Construction Line of Credit Explained: How It Works and Who Qualifies

Managing cash flow is one of the biggest challenges in the construction industry. Projects often require large upfront expenses for materials, labor, permits, and equipment, while client payments may arrive weeks or even months later. To bridge this gap, many contractors and developers rely on a construction line of credit. This flexible financing option helps construction businesses stay operational, take on more projects, and manage unexpected costs.

In this guide, we will explain what a construction line of credit is, how it works, and who qualifies for it.

What Is a Construction Line of Credit?

A construction line of credit is a revolving financing facility designed specifically for construction-related expenses. Unlike a traditional loan that provides a lump sum upfront, a line of credit allows you to borrow funds only when needed, up to an approved limit.

You can draw funds multiple times, repay them, and borrow again during the credit term. Interest is charged only on the amount you use, not on the total approved limit.

This makes a construction line of credit ideal for covering short-term costs such as payroll, materials, subcontractor payments, and project overruns.

How a Construction Line of Credit Works

Once approved, the lender sets a maximum borrowing limit based on your financial profile and business strength. Here’s how it typically works:

  1. Approval and Credit Limit
    The lender evaluates your business and assigns a credit limit, for example $100,000 or $500,000.
  2. Accessing Funds
    You can draw funds as needed via bank transfer, check, or online account access.
  3. Interest Charges
    Interest accrues only on the amount you withdraw, not the full credit limit.
  4. Repayment
    Most construction lines of credit require monthly interest payments. Principal repayment may be flexible or required within a set period.
  5. Revolving Use
    As you repay borrowed funds, your available credit replenishes, allowing you to reuse it for future expenses.

This structure provides ongoing financial flexibility throughout the construction cycle.

Types of Construction Lines of Credit

There are two main types available to construction businesses:

Secured Construction Line of Credit

This type requires collateral such as real estate, equipment, or accounts receivable. Secured lines usually offer higher limits and lower interest rates.

Unsecured Construction Line of Credit

No collateral is required, but credit limits are generally lower and interest rates higher. Approval depends heavily on credit history and business performance.

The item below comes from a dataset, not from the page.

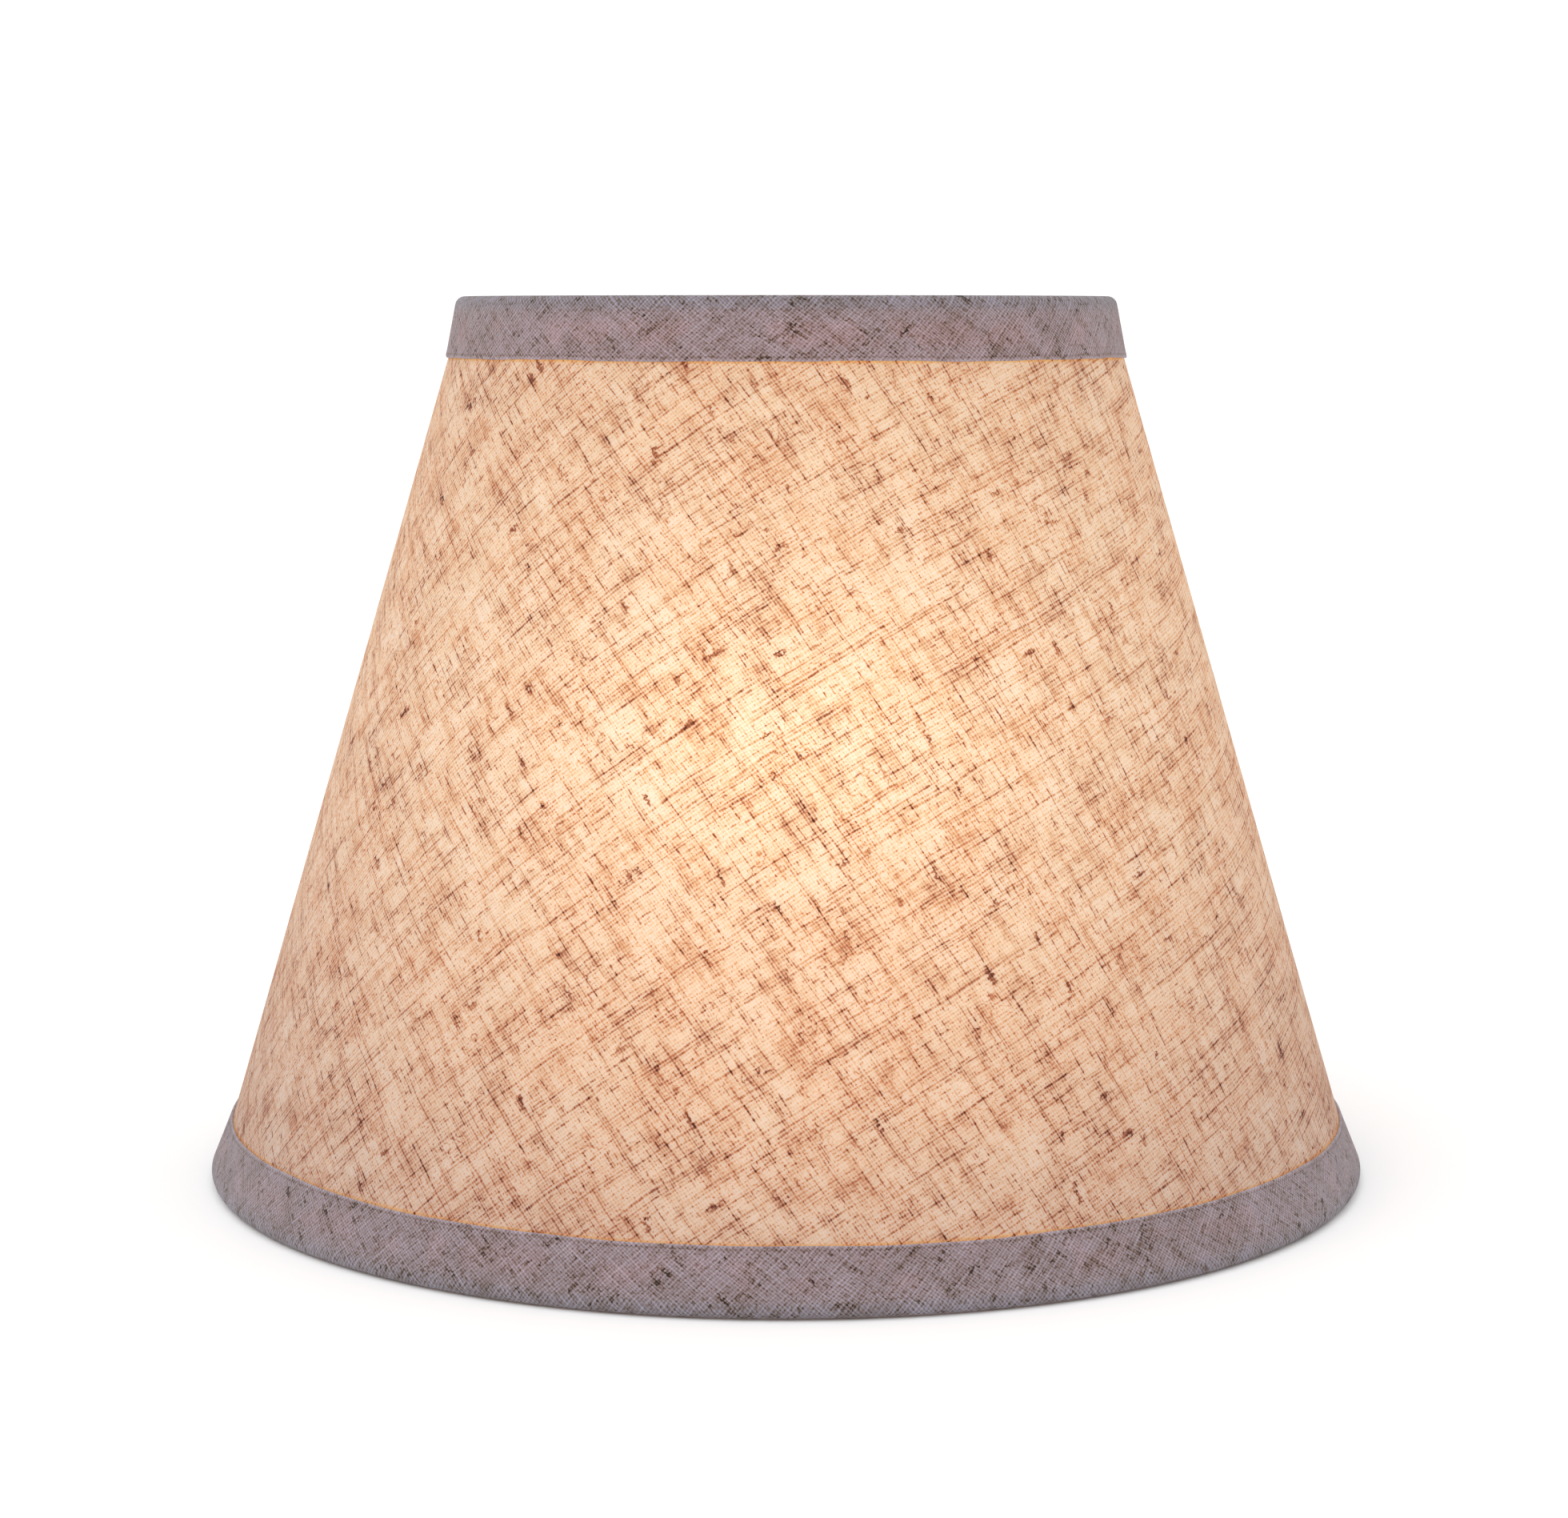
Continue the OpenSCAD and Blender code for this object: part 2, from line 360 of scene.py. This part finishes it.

Common Uses of a Construction Line of Credit

Construction businesses use lines of credit for various operational needs, including:

  • Purchasing materials in bulk
  • Paying workers and subcontractors
  • Covering permit and inspection fees
  • Managing seasonal slowdowns
  • Handling unexpected project delays
  • Bridging gaps between invoices and payments

Because construction expenses fluctuate, this financing option provides stability during uneven cash flow periods.

Who Qualifies for a Construction Line of Credit?

Lenders assess several factors before approving a construction line of credit. While requirements vary, most lenders look at the following:

Business Experience

Established contractors with a proven track record have a higher chance of approval. Startups may qualify but often face stricter requirements.

Credit Score

A strong personal and business credit score improves approval chances and helps secure better interest rates. Poor credit may still qualify with collateral or higher rates.

Revenue and Cash Flow

Lenders review annual revenue, profit margins, and cash flow consistency to ensure your business can repay borrowed funds.

Time in Business

Many lenders prefer businesses that have operated for at least 1–2 years. Newer businesses may need additional documentation.

Collateral (If Applicable)

For secured lines, lenders assess the value and liquidity of pledged assets.

Financial Documentation

Commonly required documents include:

  • Bank statements
  • Tax returns
  • Profit and loss statements
  • Balance sheets
  • Project contracts or invoices

Construction Line of Credit vs Construction Loan

Although often confused, these two financing options serve different purposes.

A construction loan is usually project-specific and disbursed in stages based on construction milestones. It is best suited for large, long-term builds.A construction line of credit, on the other hand, is ongoing and flexible, designed for day-to-day operational expenses across multiple projects.